How Is Sarcopenia Diagnosed?

Technically, sarcopenia is defined as muscle mass below two standard deviations from the mean for healthy young adults. However muscle mass is difficult to measure accurately. Clinically, sarcopenia can be diagnosed with a simple questionnaire, called SARC-F.

SARC-F is an acronym that stands for Strength, Assistance in walking, Rising from a chair, Climbing stairs, and Falls. The questionnaire scores answers on the scale of 0 to 2 to the
following questions:

  1. How much difficulty do you have lifting and carrying 10 pounds?
  2. How much difficulty do you have walking across the room?
  3. How much difficulty do you have transferring from a chair or bed?
  4. How much difficulty do you have climbing a flight of ten stairs?
  5. How many times have you fallen in the past year?

A score of 4 or higher indicates sarcopenia.

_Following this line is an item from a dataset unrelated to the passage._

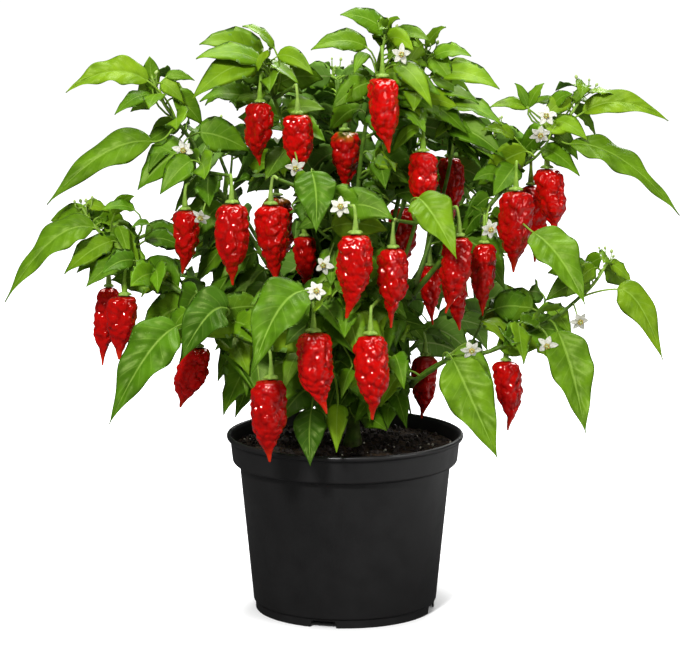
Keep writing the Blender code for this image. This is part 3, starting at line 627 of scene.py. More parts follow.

How is Sarcopenia Treated?

Exercise is a mainstay of treatment for sarcopenia. While resistance exercise is considered the best form of treatment, any exercise that improves strength and balance is useful. The key is finding an exercise that the individual is motivated to do on a regular basis.

Exercise that improves strength and balance is useful in treating sarcopenia

Vitamin D insufficiency has also been linked with the decreased muscle function. Vitamin D supplementation, in addition to exercise, helps manage sarcopenia.